Effective physical surveillance can be surprisingly difficult to pull off in real life, even for trained individuals with a relatively unsophisticated target. The human mind naturally detects repetition. Still, many people go throughout life in their own personal bubbles, checking their phones, listening to music, and exercising very little situational awareness. It really depends on the target.

Between 2002 and 2003 I was the subject of a number of surveillance attempts by the FBI in connection with my intrusions into computer networks at The New York Times and other companies. This met with mixed results – while on one occasion the FBI was able to ascertain who I’d called from airport payphones despite rotating phones and using multiple calling cards, they were unable to determine where I lived. This led to over 200 interviews with known or suspected associates of mine, most of which were unsuccessful in obtaining meaningful information due to my OPSEC and PERSEC practices.

Physical surveillance can take place for any number of reasons. Not all of it is cloak-and-dagger stuff – a lot involves ordinary street criminals scoping out targets, private investigators keeping tabs on cheating spouses, and other mundane stuff. But in our increasingly complex world, state-sponsored surveillance no longer just involves diplomats and suspected spies. Economic espionage frequently targets individuals tied to corporations who are believed to have access to nonpublic information and trade secrets.

Basic counter-surveillance techniques can complicate life even for architects of very persistent physical surveillance. However, when performed by someone untrained, these can have the adverse result of tipping off the surveillance team to the fact that you’re aware of their presence, which can lead to unpredictable outcomes.

The video below includes some basic tips on suggested common responses to routine surveillance, especially for overseas travelers. Having lived in Bogotá, Colombia for a number of years, I can say that they’re useful for the average person at home or abroad. One thing I might add to it is that it’s helpful to trust your instincts if a person looks out-of-place. Arriving at the El Dorado Airport a while back, I was approached near a money exchange booth by a man claiming to work for a taxi company, offering to help me to a cab. I noticed that despite the dozens of cabs outside, he was the only such person near the money exchange booth, and the ID clipped to his chest wasn’t issued by the municipal taxi authority.

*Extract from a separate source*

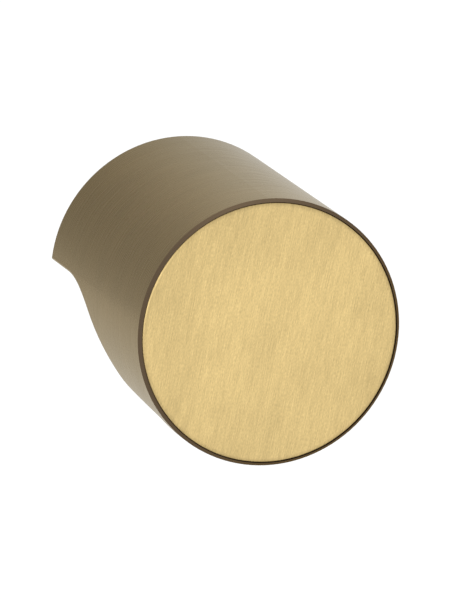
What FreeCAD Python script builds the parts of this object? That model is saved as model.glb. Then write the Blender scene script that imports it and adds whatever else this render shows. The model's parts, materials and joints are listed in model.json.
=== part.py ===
import FreeCAD, Part
import math
import os

# Cabinet knob: a short round bar with its axis level, fixed to a door or drawer front.
# The lower back of the bar is scooped away for the fingers, which leaves a half-moon
# neck against the wood and a full round head with a brass disc let into its front.
# Frame: millimetres, +Z up. The wood lies in the plane Y = 0 and the knob stands out
# from it towards -Y. The origin is the centre of the mouth of the fixing hole.

# Driving dimensions
HEAD_DIAMETER = 30.0
PROJECTION = 35.0

# Front of the head
RIM_BEVEL_WIDTH = 0.33
RIM_BEVEL_DEPTH = 0.42
RIM_LAND = 0.04
DISC_SEAM = 0.03
DISC_THICKNESS = 1.2
DISC_EDGE_RADIUS = 0.2

# Finger scoop, a side profile that runs straight across the knob
SHELF_HEIGHT = 1.75
SHELF_DEPTH = 6.5
NECK_RADIUS = 14.0
FLANK_ANGLE = 38.5
FLANK_LENGTH = 8.6
BELLY_RADIUS = 6.0
BELLY_ANGLE = 12.0
LIP_THICKNESS = 2.8
LIP_FILLET = 1.0
SCOOP_EDGE_RADIUS = 0.3

# Back land and fixing hole, tapped M4
BACK_EDGE_BREAK = 0.25
HOLE_RISE = 7.5
HOLE_RADIUS = 1.65
HOLE_DEPTH = 12.0
DRILL_POINT_ANGLE = 118.0

# Overlap of a cutting tool past the faces that it cuts, and how near counts as touching
CLEAR = 2.0
TOUCH = 0.01

HEAD_RADIUS = HEAD_DIAMETER / 2
FRONT_Y = -PROJECTION
AXIS_Z = -HOLE_RISE
ALONG_Y = FreeCAD.Vector(0, 1, 0)
ALONG_X = FreeCAD.Vector(1, 0, 0)


def axis_point(y):
    """A point on the knob's own centre line."""
    return FreeCAD.Vector(0, y, AXIS_Z)


def side_point(behind_front, height):
    """A point of the side profile, given from the front plane and the centre line."""
    return FreeCAD.Vector(0, FRONT_Y + behind_front, AXIS_Z + height)


def turned(outline, centre_z):
    """Revolve an outline of (radius, y) points about a line along Y at centre_z."""
    points = [FreeCAD.Vector(0, y, centre_z + radius) for radius, y in outline]
    face = Part.Face(Part.makePolygon(points + points[:1]))
    return face.revolve(FreeCAD.Vector(0, 0, centre_z), ALONG_Y, 360)


def bar():
    """The round bar with its bevelled front rim and the broken edge at the back."""
    return turned([
        (0, FRONT_Y),
        (HEAD_RADIUS - RIM_BEVEL_WIDTH, FRONT_Y),
        (HEAD_RADIUS, FRONT_Y + RIM_BEVEL_DEPTH),
        (HEAD_RADIUS, -BACK_EDGE_BREAK),
        (HEAD_RADIUS - BACK_EDGE_BREAK, 0),
        (0, 0),
    ], AXIS_Z)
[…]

I excused myself and headed to the main taxi wait area. I spotted him a second time minutes later, and overheard him telling an associate that he had seen me exchanging money and didn’t think I spoke much Spanish (I actually do). I waited briefly for a lull in traffic, and crossed to the opposite side of the road to take a random taxi, thus avoiding the possibility of ending up in a car with one of his accomplices. He and his associate didn’t follow, but at that point it would have been very obvious if they did.

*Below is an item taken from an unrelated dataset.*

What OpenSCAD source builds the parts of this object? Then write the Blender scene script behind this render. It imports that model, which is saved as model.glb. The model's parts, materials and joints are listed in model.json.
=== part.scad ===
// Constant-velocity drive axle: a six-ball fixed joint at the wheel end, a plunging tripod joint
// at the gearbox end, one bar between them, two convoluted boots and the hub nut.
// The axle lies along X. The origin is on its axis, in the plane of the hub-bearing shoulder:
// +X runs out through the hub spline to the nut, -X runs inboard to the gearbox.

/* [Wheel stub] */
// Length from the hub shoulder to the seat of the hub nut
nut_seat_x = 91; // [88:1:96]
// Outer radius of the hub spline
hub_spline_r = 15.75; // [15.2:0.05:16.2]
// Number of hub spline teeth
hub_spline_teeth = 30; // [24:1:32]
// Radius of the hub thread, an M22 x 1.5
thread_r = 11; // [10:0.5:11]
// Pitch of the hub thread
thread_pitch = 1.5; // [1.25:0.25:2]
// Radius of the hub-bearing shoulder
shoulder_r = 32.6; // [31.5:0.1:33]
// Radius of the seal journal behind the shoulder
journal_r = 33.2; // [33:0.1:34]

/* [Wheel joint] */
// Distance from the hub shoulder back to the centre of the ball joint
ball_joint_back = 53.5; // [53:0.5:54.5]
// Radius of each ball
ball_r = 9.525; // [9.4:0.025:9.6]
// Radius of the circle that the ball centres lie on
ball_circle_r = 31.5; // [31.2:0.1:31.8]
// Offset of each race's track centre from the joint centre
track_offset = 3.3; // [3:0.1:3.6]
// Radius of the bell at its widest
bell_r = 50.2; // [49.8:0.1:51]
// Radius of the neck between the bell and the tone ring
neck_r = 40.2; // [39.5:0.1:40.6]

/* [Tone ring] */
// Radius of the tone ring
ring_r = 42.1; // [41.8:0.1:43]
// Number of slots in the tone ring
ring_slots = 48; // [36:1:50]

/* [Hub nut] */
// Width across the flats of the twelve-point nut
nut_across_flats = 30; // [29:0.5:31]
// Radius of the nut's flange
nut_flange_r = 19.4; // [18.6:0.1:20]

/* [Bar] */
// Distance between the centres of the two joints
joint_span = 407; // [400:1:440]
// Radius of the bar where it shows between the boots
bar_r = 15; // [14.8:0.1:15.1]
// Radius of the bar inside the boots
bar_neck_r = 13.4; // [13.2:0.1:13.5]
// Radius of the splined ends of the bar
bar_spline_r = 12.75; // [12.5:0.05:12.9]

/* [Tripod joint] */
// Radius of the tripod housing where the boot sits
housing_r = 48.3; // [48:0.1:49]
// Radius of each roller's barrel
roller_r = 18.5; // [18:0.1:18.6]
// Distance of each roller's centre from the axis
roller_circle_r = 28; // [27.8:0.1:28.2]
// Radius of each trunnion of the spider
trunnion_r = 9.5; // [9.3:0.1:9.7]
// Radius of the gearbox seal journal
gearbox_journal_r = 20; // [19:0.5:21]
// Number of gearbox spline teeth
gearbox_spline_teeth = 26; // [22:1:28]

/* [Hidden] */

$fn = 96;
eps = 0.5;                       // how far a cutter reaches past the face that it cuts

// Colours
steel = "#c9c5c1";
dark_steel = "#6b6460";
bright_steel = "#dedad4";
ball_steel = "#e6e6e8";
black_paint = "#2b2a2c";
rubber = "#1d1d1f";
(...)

[youtube https://www.youtube.com/watch?v=DVqInYGqar4&w=560&h=315]
Comprehensive physical surveillance will often be performed by teams rather than just one or two people. At the FBI, at least for national security and organized crime cases, this is often done by the Special Surveillance Group. They will tend to look entirely normal – anyone from a homeless guy on the corner to a lady pushing a baby carriage to an elderly grandmother could be part of such a team, sometimes called “ghosts”.

Team surveillance will sometimes involve members leading ahead of you and taking possible routes you might turn down, so that they can maintain contact and hand you off to another team member if you change your route, without having someone behind you obviously following you at the time. They may possibly change their appearance, from clothes (sometimes able to be inverted to change their color) to sunglasses to wigs, or even have a switch which disables one of their car headlights in order to have you believe that you’re seeing a different vehicle.

A common counter-surveillance technique is taking a surveillance detection route, which involves a series of movements which no one on a linear path would reasonably take. This requires some advance awareness of your surroundings, especially to avoid putting yourself in a position where you might find yourself isolated and subject to harm if the people following you turn out to be criminals.

In short, tailing someone can be as easy or as difficult as they make it, but it’s rarely 100% predictable.